Americans don’t hate socialist programs; they just hate the word. Socialism still divides Americans in polling, but socialist programs like Medicare, Medicaid, and Social Security remain very popular. There is, perhaps, no clearer illustration of this miseducated dichotomy than the protesters who, during the Obamacare debates of 2009, demanded the government keep its hands off of their Medicare.
Dissemination of far-right propaganda on talk radio, FOX News, and the internet has been stunningly successful at turning Americans against their own best interests. Ronald Reagan, who effectively ended the New Deal era, famously said the nine scariest words were, “I’m from the government, and I’m here to help.” Among the modern Republican Party’s greatest enemies have been city workers, schoolteachers, and firefighters’ unions. Public service itself is often dismissed as socialist and un-American. It’s difficult to grasp the depth of hatred for your nation and your neighbors such an attitude reveals.
It is no small irony that those most ardently opposed to “socialism” are also frequently the most enthusiastic about the military. During World War II, the US military expanded into the largest state project in human history, and it has remained so ever since. Propped up by trillions of taxpayer dollars, that massive public investment has produced and perfected innovations like GPS, jet engines, microwaves, and the internet. When a politician asks for a bigger military budget, very few pundits question it.

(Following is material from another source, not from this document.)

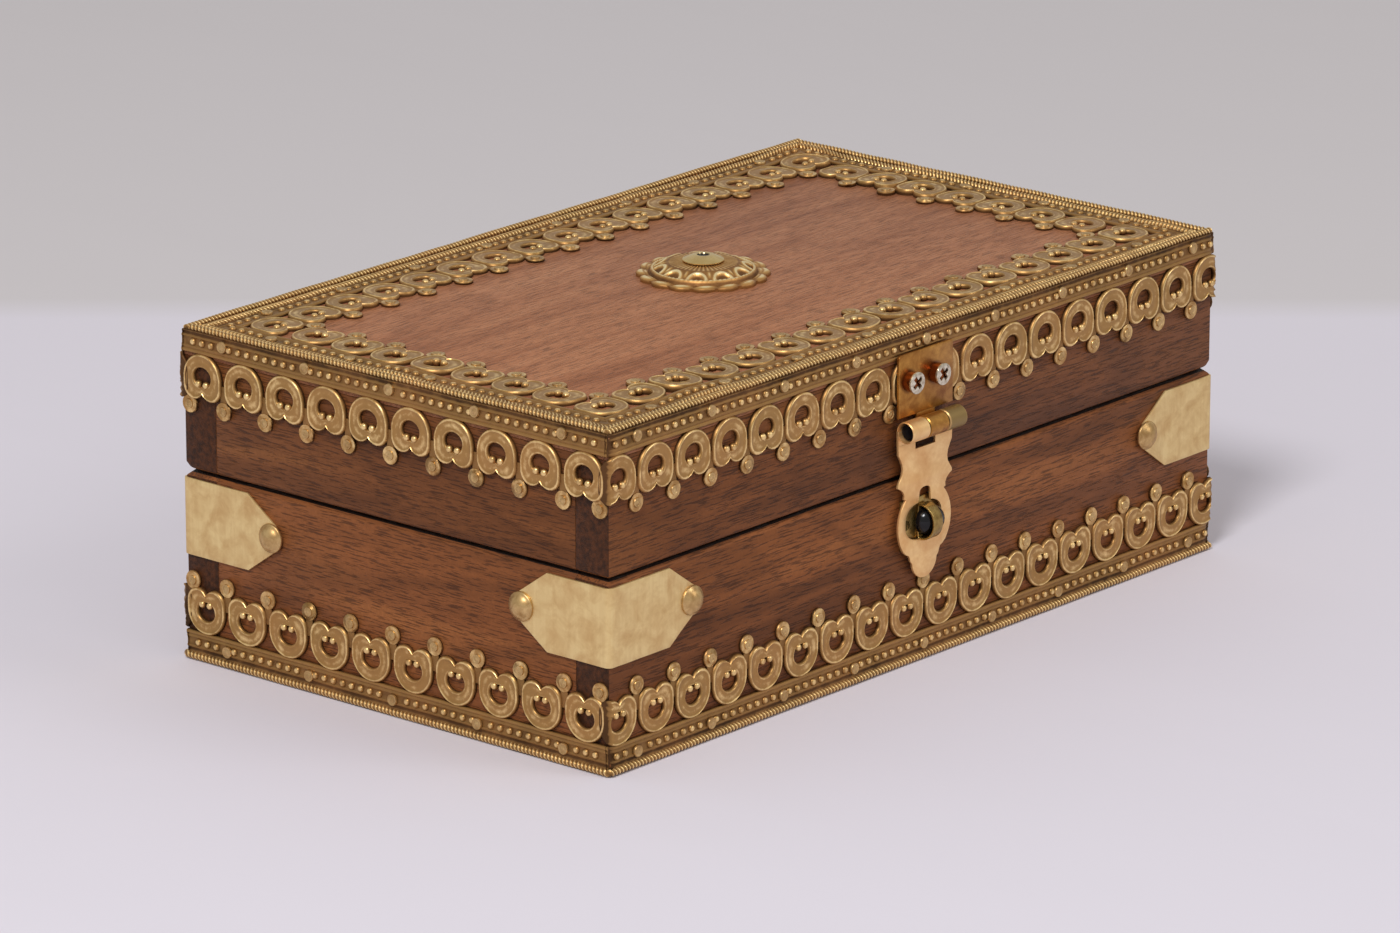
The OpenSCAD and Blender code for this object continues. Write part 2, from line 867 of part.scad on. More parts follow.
module hasp_plate() {
    color(copper_gold)
    difference() {
        union() {
            front_sheet(plate_back, plate_front) {
                translate([-latch_w / 2, plate_low])
                    square([latch_w, latch_z + barrel_d / 2 + plate_h - plate_low]);
                translate([-knuckle_w / 2, latch_z])
                    square([knuckle_w, plate_low - latch_z + eps]);
            }
            barrel(0, barrel_d, knuckle_w);
        }
        barrel(0, latch_pin_d + 2 * fit, latch_w);
        hasp_shanks(4 * fit);
    }
}

// Places the two hasp screws: the plate's front at z = 0, heads towards +Z
module at_hasp_screws() {
    for (s = [-1, 1])
        translate([
            latch_x + hasp_screw_dx + s * hasp_screw_gap / 2,
            -half_w - plate_front,
            hasp_screw_z,
        ])
            rotate([90, 0, 0])
                children();
}

module hasp_shanks(play) {
    depth = plate_front + hasp_screw_in + 0.2;
    at_hasp_screws()
        translate([0, 0, -depth])
            cylinder(d = hasp_screw_d + play, h = depth + 1);
}

module hasp_screws() {
    shank_l = plate_front + hasp_screw_in;
    color(nickel)
    at_hasp_screws()
        difference() {
            union() {
                translate([0, 0, -shank_l])
                    cylinder(d = hasp_screw_d, h = shank_l + hasp_head_out - hasp_head_edge - eps);
                translate([0, 0, hasp_head_out - hasp_head_edge - hasp_head_cone])
                    cylinder(d1 = hasp_screw_d, d2 = hasp_head_d, h = hasp_head_cone);
                translate([0, 0, hasp_head_out - hasp_head_edge])
                    cylinder(d = hasp_head_d, h = hasp_head_edge);
            }
            translate([0, 0, hasp_head_out])
                rotate(45)
                    cross_recess();
        }
}

// The cross recess of a screw whose head ends at z = 0
module cross_recess() {
    for (a = [0, 90])
        rotate(a)
            translate([-cross_l / 2, -cross_w / 2, -cross_deep])
                cube([cross_l, cross_w, 2 * cross_deep]);
}

// Levels of the strap's outline: waist, cusps, notches, bulb and neck
waist_z = hinge_pin_z + 3;
cusp_z = hinge_pin_z - 1.6;
notch_z = staple_mid + 6.5;
bulb_z = staple_mid + 3;
tip_mid = latch_z - strap_l + strap_tip_r;

// Outline of the strap: shoulders, cusps, a round bulb and a rounded tip
module strap_outline() {
    half = latch_w / 2;
    bulb = half - 2 * strap_bulb;
    neck_z = tip_mid + strap_tip_r - 0.3;
    right = [
        [half, strap_top], [half - strap_waist, waist_z], [half, cusp_z],
        [half - strap_notch, notch_z], [bulb, bulb_z], [bulb, 2 * staple_mid - bulb_z + 2],
        [strap_tip_r + 0.7, neck_z],
    ];
    difference() {
        union() {
            polygon(concat(right, [for (i = [len(right) - 1:-1:0]) [-right[i][0], right[i][1]]]));
            translate([0, staple_mid])
                circle(r = half - strap_bulb);
            translate([0, tip_mid])
                circle(r = strap_tip_r);
            translate([-strap_tip_r, tip_mid])
                square([2 * strap_tip_r, strap_tip_r + 1]);
        }
        translate([0, staple_mid - strap_hole_drop])
            circle(d = strap_hole_d);
        translate([-strap_slot_w / 2, staple_mid])
            square([strap_slot_w, strap_slot_h - strap_slot_w / 2]);
        translate([0, staple_mid + strap_slot_h - strap_slot_w / 2])
            circle(d = strap_slot_w);
        translate([-knuckle_w / 2 - knuckle_gap, strap_top - shoulder_slot])
            square([knuckle_w + 2 * knuckle_gap, shoulder_slot + eps]);
    }
}

module hasp_strap() {
    arm_x = knuckle_w / 2 + knuckle_gap + outer_knuckle_w / 2;
    color(copper_gold)
    difference() {
        union() {
            front_sheet(plate_back, plate_front) {
                strap_outline();
                for (s = [-1, 1])
                    translate([s * arm_x - outer_knuckle_w / 2, strap_top - eps])
                        square([outer_knuckle_w, latch_z - strap_top + eps]);
            }
            for (s = [-1, 1])
                barrel(s * arm_x, barrel_d, outer_knuckle_w);
        }
        barrel(0, latch_pin_d + 2 * fit, latch_w + 2);
    }
}

// The pin's ends lie a little inside the barrel
module hasp_pin() {
    color(dark_steel)
    barrel(0, latch_pin_d, latch_w - 2);
}

// The staple: a band bent to an eye on a small plate
module staple() {
    out = plate_front + staple_reach;
    plate_dx = -staple_dx;
    color(antique_brass)
    translate([latch_x + staple_dx, -half_w, staple_mid])
        difference() {
            union() {
                rotate([90, 0, 0])
                    translate([plate_dx - staple_plate_w / 2, -staple_plate_h / 2, 0])
                        cube([staple_plate_w, staple_plate_h, staple_plate_t]);
                eye_block(staple_w, out, staple_h, staple_bend);
            }
            translate([0, -staple_plate_t, 0])
                eye_block(
                    2 * staple_w, out - staple_t - staple_plate_t,
                    staple_h - 2 * staple_t, staple_bend - staple_t);
            translate([-latch_x - staple_dx, half_w, -staple_mid])
                staple_shanks(fit);
        }
}

// A block rounded at its outer corners, across X
module eye_block(w, out, h, r) {
    rotate([90, 0, -90])
        translate([0, 0, -w / 2])
            linear_extrude(w)
                eye_outline(out, h, r);
}
module eye_outline(out, h, r) {
    translate([0, -h / 2])
        square([out - r, h]);
    translate([0, -h / 2 + r])
        square([out, h - 2 * r]);
    for (s = [-1, 1])
        translate([out - r, s * (h / 2 - r)])
            circle(r = r);
}

// Places the two countersunk nails of the staple's plate, heads towards +Z
module at_staple_nails() {
    for (s = [-1, 1])
        translate([latch_x + s * staple_nail_x, -half_w - staple_plate_t, staple_mid])
            rotate([90, 0, 0])
                children();
}
module staple_nail(play) {
    head_d = nail_d + 1.2 + 2 * play;
    translate([0, 0, -staple_plate_t])
        cylinder(d1 = nail_d + 2 * play, d2 = head_d, h = staple_plate_t);
    translate([0, 0, -staple_plate_t - staple_nail_l - play])
        cylinder(d = nail_d + 2 * play, h = staple_nail_l + staple_plate_t / 2);
    if (play > 0)
        translate([0, 0, -eps])
            cylinder(d = head_d, h = 1);
}
module staple_shanks(play) {
    at_staple_nails()
        staple_nail(play);
}
module staple_nails() {
    color(pale_brass)
    at_staple_nails()
        staple_nail(0);
}

// Rosette
module at_rosette() {
    translate([rosette_x, rosette_y, top_z])
        children();
}

module rosette() {
    lobe = rosette_d / 14;
    rim = rosette_d / 2 - lobe;
    dome = rosette_dome_d / 2;
    bead = dome + rosette_bead_w;
    t = rosette_t;
    color(antique_brass)
    at_rosette()
        difference() {
            union() {
                linear_extrude(t) {
                    circle(r = rim + lobe * 0.3);
                    for (i = [0:rosette_lobes - 1])
                        rotate(i * 360 / rosette_lobes)
                            translate([rim, 0])
                                circle(r = lobe);
                }
                rotate_extrude($fn = 96)
                    polygon([
                        [0, 0], [bead, 0], [bead, 2.2 * t], [dome, 2.2 * t],
                        [dome - 0.4, 1.6 * t], [dome * 0.8, rosette_h * 0.62],
                        [dome * 0.5, rosette_h], [0, rosette_h],
                    ]);
            }
            rotate_extrude($fn = 96)
                polygon([
                    [0, -1], [dome - t, -1], [dome - t, 0], [dome * 0.8 - t * 0.7, rosette_h * 0.62 - t],
                    [dome * 0.5 - t * 0.3, rosette_h - t], [0, rosette_h - t],
                ]);
            cylinder(d = rosette_screw_d + 4 * fit, h = 3 * rosette_h, center = true);
        }
}

// The rosette screw ends in the top board, in a blind hole
shank_end = -top_t + 0.7;
module rosette_shank(play) {
    at_rosette()
        translate([0, 0, shank_end - play])
            cylinder(d = rosette_screw_d + play, h = top_t + rosette_h);
}

module rosette_screw() {
    color(nickel)
    at_rosette()
        difference() {
            union() {
                translate([0, 0, shank_end])
                    cylinder(d = rosette_screw_d, h = rosette_h + eps - shank_end);
                translate([0, 0, rosette_h])
                    cylinder(d1 = rosette_head_d, d2 = rosette_head_d * 0.45, h = rosette_head_h, $fn = 64);
            }
            translate([0, 0, rosette_h + rosette_head_h])
                rotate(20)
                    cross_recess();
        }
}

base_wall(FRONT);  // base_front_board
base_wall(BACK);  // base_back_board
base_wall(LEFT);  // base_left_board
base_wall(RIGHT);  // base_right_board
base_bottom_board();
lining(bottom_t);  // base_lining
as_base_strip(FRONT) strip(LONG_SIDE);  // base_front_strip
as_base_strip(BACK) strip(LONG_SIDE);  // base_back_strip
as_base_strip(LEFT) strip(SHORT_SIDE);  // base_left_strip
as_base_strip(RIGHT) strip(SHORT_SIDE);  // base_right_strip
base_strip_nails();
bracket(-1, -1);  // bracket_front_left
bracket(1, -1);  // bracket_front_right
bracket(-1, 1);  // bracket_back_left
bracket(1, 1);  // bracket_back_right
bracket_nails();
staple();
staple_nails();
hinge_leaf(-1, false);  // hinge_left_base_leaf
hinge_leaf(1, false);  // hinge_right_base_leaf
hinge_screws(false);  // base_hinge_screws
hinge_pins();
lid_wall(FRONT);  // lid_front_board
lid_wall(BACK);  // lid_back_board
lid_wall(LEFT);  // lid_left_board
lid_wall(RIGHT);  // lid_right_board
lid_top_board();
lining(top_z - top_t - lining_t);  // lid_lining
lid_front_strip();
as_lid_strip(BACK) strip(LONG_SIDE, LONG_FOLD);  // lid_back_strip
as_lid_strip(LEFT) strip(SHORT_SIDE, SHORT_FOLD);  // lid_left_strip
as_lid_strip(RIGHT) strip(SHORT_SIDE, SHORT_FOLD);  // lid_right_strip
lid_strip_nails();
as_top_strip(FRONT) strip(LONG_TOP);  // top_front_strip
as_top_strip(BACK) strip(LONG_TOP);  // top_back_strip
as_top_strip(LEFT) strip(SHORT_TOP);  // top_left_strip
as_top_strip(RIGHT) strip(SHORT_TOP);  // top_right_strip
top_strip_nails();
rosette();
rosette_screw();
hasp_plate();
hasp_screws();
hinge_leaf(-1, true);  // hinge_left_lid_leaf
hinge_leaf(1, true);  // hinge_right_lid_leaf
hinge_screws(true);  // lid_hinge_screws
hasp_strap();
hasp_pin();
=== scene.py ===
# %% [markdown]
# # A brass-bound jewellery box
# The box is a small wooden chest with a hinged lid. Pressed brass strips with a rope edge, a row
# of beads and a row of pierced rings are nailed round every edge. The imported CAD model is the
# fixed frame: it gives every piece its place, and this script gives every piece its look.

# %% Load the frame
import bpy
import bmesh
import math
from mathutils import Matrix, Vector, noise


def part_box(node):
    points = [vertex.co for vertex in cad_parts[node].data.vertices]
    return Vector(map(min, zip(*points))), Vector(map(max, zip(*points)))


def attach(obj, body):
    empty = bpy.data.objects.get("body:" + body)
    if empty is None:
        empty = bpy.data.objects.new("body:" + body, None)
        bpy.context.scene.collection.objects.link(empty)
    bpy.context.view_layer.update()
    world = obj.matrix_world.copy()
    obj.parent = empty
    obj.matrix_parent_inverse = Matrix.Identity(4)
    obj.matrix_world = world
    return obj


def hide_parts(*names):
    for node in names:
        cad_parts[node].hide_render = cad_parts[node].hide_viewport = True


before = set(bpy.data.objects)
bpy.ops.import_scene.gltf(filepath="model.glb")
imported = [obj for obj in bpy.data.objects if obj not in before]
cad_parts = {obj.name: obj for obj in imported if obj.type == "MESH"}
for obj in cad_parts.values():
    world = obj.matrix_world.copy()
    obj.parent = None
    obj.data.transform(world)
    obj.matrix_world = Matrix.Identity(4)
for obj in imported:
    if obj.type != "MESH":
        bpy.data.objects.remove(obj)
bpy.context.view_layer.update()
print("CAD nodes:", len(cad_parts))

# %% [markdown]
# Everything below is drawn in millimetres, because the real sizes are small, and turned into
# metres once, when a piece is finished. The few driving sizes are read from the frame, so that
# the scene follows the CAD model.

# %% Sizes from the frame
MM = 0.001


def box_mm(node):
    low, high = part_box(node)
    return low / MM, high / MM


def board_span(*nodes):
    boxes = [box_mm(n) for n in nodes]
    return (Vector([min(b[0][i] for b in boxes) for i in range(3)]),
            Vector([max(b[1][i] for b in boxes) for i in range(3)]))


wood_low, wood_high = board_span("base_front_board", "base_back_board", "base_left_board")
HALF_L = wood_high.x
HALF_W = wood_high.y
TOP_Z = box_mm("lid_top_board")[1].z
PARTING_Z = (wood_high.z + box_mm("lid_front_board")[0].z) / 2
print(f"wood {2 * HALF_L:.1f} x {2 * HALF_W:.1f} mm, top at {TOP_Z:.1f}, parting at {PARTING_Z:.1f}")

# %% [markdown]
# A finished piece is one mesh object at the origin, in metres. It rides on a body of the frame,
# stands for the CAD node of the same name, and carries its finish as a material.

# %% Turning a bmesh into a finished piece
MERGE = 0.0005
FINE_MERGE = 0.0002


def mesh_from(bm, name, smooth_angle=40):
    bmesh.ops.scale(bm, vec=(MM, MM, MM), verts=bm.verts)
    mesh = bpy.data.meshes.new(name)
    bm.to_mesh(mesh)
    bm.free()
    mesh.shade_smooth()
    mesh.set_sharp_from_angle(angle=math.radians(smooth_angle))
    return mesh


def piece(name, bm, body, material, smooth_angle=40):
    obj = bpy.data.objects.new(name, mesh_from(bm, name, smooth_angle))
    bpy.context.scene.collection.objects.link(obj)
    obj.data.materials.append(material)
    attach(obj, body)
    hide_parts(name.removesuffix("_look"))
    print(f"{name}: {len(obj.data.polygons)} faces")
    return obj


def outward(bm, merge=MERGE):
    bmesh.ops.remove_doubles(bm, verts=bm.verts, dist=merge)
    bmesh.ops.recalc_face_normals(bm, faces=bm.faces)


def soften(bm, edges, width, segments=2):
    bmesh.ops.bevel(bm, geom=edges, offset=width, affect="EDGES", segments=segments, profile=0.5, material=-1)


def centred_cube(bm, size, centre):
    verts = bmesh.ops.create_cube(bm, size=1)["verts"]
    bmesh.ops.scale(bm, verts=verts, vec=size)
    bmesh.ops.translate(bm, verts=verts, vec=centre)


# %% [markdown]
# ## Camera
# The camera was fitted to the straight edges of the box in the photograph, which fixes its
# place, its direction and a long lens. Directions are compass-like: an azimuth turns about the
# upright axis, and an elevation lifts the eye over the floor.

# %% Camera
AZIMUTH = math.radians(-49.458)
ELEVATION = math.radians(17.131)
CAMERA_MM = Vector((-1257.15, -1072.89, 540.15))
LENS = 206.11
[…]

Unfortunately, Americans don’t have the same attitude when it comes to protecting themselves from other threats. Poverty, illiteracy, and sickness have done far more damage than every terror attack combined. President Trump isn’t accused of socialism when he requests $2.5 billion to fight an emergency like coronavirus, but securing the long-term health and prosperity of Americans through sustained public investments is considered too radical.
Pundits frequently worry about Sanders’s socialism morphing into authoritarianism. MSNBC anchor Chris Matthews became nearly hysterical that a socialist administration might execute him in Central Park. Such fears are plainly absurd. Sanders has denounced authoritarianism. The left-wing movement that backs him opposes it and pushes actively for less authoritarian police and criminal justice reforms. Nothing Sanders has proposed would look out of place in Europe, Japan, Canada, Australia, or even New Deal-era America.
A strong society invests in the health, education, and welfare of its people. Most Americans have no problem publicly funding the first 12 years of their children’s education. Tuition-free colleges merely extend that to the next four years, enabling American kids to keep pace with the global economy. Americans believe in containing pandemics and protecting the health of their communities. The best way to do so is to ensure everyone has access to care. These are investments, not handouts.
Socialism helped to civilize America. Before socialist intervention, laborers were brutally exploited, polluters went unchecked, the elderly were left behind, and children grew up illiterate. Now, we are again in need of socialist reform. Billionaires pay starvation wages, students are forced into crippling debt, and life-saving healthcare is gated off by insurance companies. That cruel, greedy, inhuman system is far more extreme than anything proposed by Bernie Sanders. Placing people before profit, by socialism or any other name, is the way forward for America.